The U.S. Supreme Court has ruled that the use of thermal imaging devices on private property, such as a home or personal office, requires a search warrant.
SUPREME COURT OF THE UNITED STATES
KYLLO v. UNITED STATES
CERTIORARI TO THE UNITED STATES COURT OF APPEALS FOR THE NINTH CIRCUIT
No. 99—8508. Argued February 20, 2001–Decided June 11, 2001
Suspicious that marijuana was being grown in petitioner Kyllo’s home in a triplex, agents used a thermal imaging device to scan the triplex to determine if the amount of heat emanating from it was consistent with the high-intensity lamps typically used for indoor marijuana growth. The scan showed that Kyllo’s garage roof and a side wall were relatively hot compared to the rest of his home and substantially warmer than the neighboring units. Based in part on the thermal imaging, a Federal Magistrate Judge issued a warrant to search Kyllo’s home, where the agents found marijuana growing. After Kyllo was indicted on a federal drug charge, he unsuccessfully moved to suppress the evidence seized from his home and then entered a conditional guilty plea. The Ninth Circuit ultimately affirmed, upholding the thermal imaging on the ground that Kyllo had shown no subjective expectation of privacy because he had made no attempt to conceal the heat escaping from his home. Even if he had, ruled the court, there was no objectively reasonable expectation of privacy because the thermal imager did not expose any intimate details of Kyllo’s life, only amorphous hot spots on his home’s exterior.
Held: Where, as here, the Government uses a device that is not in general public use, to explore details of a private home that would previously have been unknowable without physical intrusion, the surveillance is a Fourth Amendment “search,” and is presumptively unreasonable without a warrant. Pp. 3—13.
(a) The question whether a warrantless search of a home is reasonable and hence constitutional must be answered no in most instances, but the antecedent question whether a Fourth Amendment “search” has occurred is not so simple. This Court has approved warrantless visual surveillance of a home, see California v. Ciraolo, 476 U.S. 207, 213, ruling that visual observation is no “search” at all, see Dow Chemical Co. v. United States, 476 U.S. 227, 234—235, 239. In assessing when a search is not a search, the Court has adapted a principle first enunciated in Katz v. United States, 389 U.S. 347, 361: A “search” does not occur–even when its object is a house explicitly protected by the Fourth Amendment–unless the individual manifested a subjective expectation of privacy in the searched object, and society is willing to recognize that expectation as reasonable, see, e.g., California v.

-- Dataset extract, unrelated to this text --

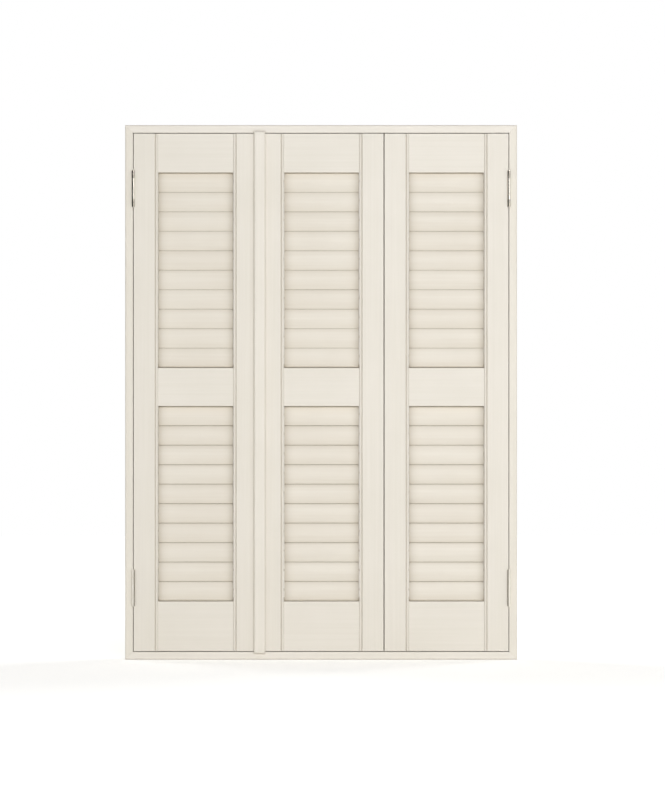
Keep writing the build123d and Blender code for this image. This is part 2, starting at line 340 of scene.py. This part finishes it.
frame_upright_paint = satin_paint("frame_satin_paint_upright", "ECE6DA", "E8E2D5", Z_AXIS)
frame_across_paint = satin_paint("frame_satin_paint_across", "F0EAE0", "ECE6DB", X_AXIS)
stile_paint = satin_paint("stile_satin_paint", "ECE6DB", "E8E2D6", Z_AXIS)
rail_paint = satin_paint("rail_satin_paint", "ECE6DB", "E8E2D6", X_AXIS)
louvre_paint = satin_paint("louvre_satin_paint", "E9E2D5", "E5DDCF", X_AXIS, louvred=True)
tilt_bar_paint = satin_paint("tilt_bar_satin_paint", "E8E1D4", "E4DCCE", Z_AXIS)
strip_paint = satin_paint("cover_strip_satin_paint", "EFE9DE", "EBE5D9", Z_AXIS)
bright_plate = plated_steel("bright_plated_steel", "E2DED4", "D2CDC2", 0.12)
# Darker plating for the carrier leaves: a painted dark reflection on one side of each barrel
dark_reflection_plate = plated_steel("dark_reflection_plated_steel", "B4AEA2", "98928A", 0.14)
# The lower jamb hinges: cream paint, with painted shade on the barrel's side next to the panel
cream_plate = plated_steel("cream_washed_plated_steel", "F8F3E8", "F0EADD", 0.4, metallic=0.0,
                           gap_shade_colour="756C5B")
nickel_plate = plated_steel("nickel_plated_magnet", "C9C8C4", "BDBBB5", 0.2)
zinc_plate = plated_steel("zinc_plated_steel", "BFC0BF", "ABABA8", 0.34)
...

Ciraolo, supra, at 211. Pp. 3—5.
(b) While it may be difficult to refine the Katz test in some instances, in the case of the search of a home’s interior–the prototypical and hence most commonly litigated area of protected privacy–there is a ready criterion, with roots deep in the common law, of the minimal expectation of privacy that exists, and that is acknowledged to be reasonable. To withdraw protection of this minimum expectation would be to permit police technology to erode the privacy guaranteed by the Fourth Amendment. Thus, obtaining by sense-enhancing technology any information regarding the home’s interior that could not otherwise have been obtained without physical “intrusion into a constitutionally protected area,” Silverman v. United States, 365 U.S. 505, 512, constitutes a search–at least where (as here) the technology in question is not in general public use. This assures preservation of that degree of privacy against government that existed when the Fourth Amendment was adopted. Pp. 6—7.
(c) Based on this criterion, the information obtained by the thermal imager in this case was the product of a search. The Court rejects the Government’s argument that the thermal imaging must be upheld because it detected only heat radiating from the home’s external surface. Such a mechanical interpretation of the Fourth Amendment was rejected in Katz, where the eavesdropping device in question picked up only sound waves that reached the exterior of the phone booth to which it was attached. Reversing that approach would leave the homeowner at the mercy of advancing technology–including imaging technology that could discern all human activity in the home. Also rejected is the Government’s contention that the thermal imaging was constitutional because it did not detect “intimate details.” Such an approach would be wrong in principle because, in the sanctity of the home, all details are intimate details. See e.g., United States v. Karo, 468 U.S. 705; Dow Chemical, supra, at 238, distinguished. It would also be impractical in application, failing to provide a workable accommodation between law enforcement needs and Fourth Amendment interests. See Oliver v. United States, 466 U.S. 170, 181. Pp. 7—12.
(d) Since the imaging in this case was an unlawful search, it will remain for the District Court to determine whether, without the evidence it provided, the search warrant was supported by probable cause–and if not, whether there is any other basis for supporting admission of that evidence. Pp. 12—13.
190 F.3d 1041, reversed and remanded.
Scalia, J., delivered the opinion of the Court, in which Souter, Thomas, Ginsburg, and Breyer, JJ., joined. Stevens, J., filed a dissenting opinion, in which Rehnquist, C. J., and O’Connor and Kennedy, JJ., joined.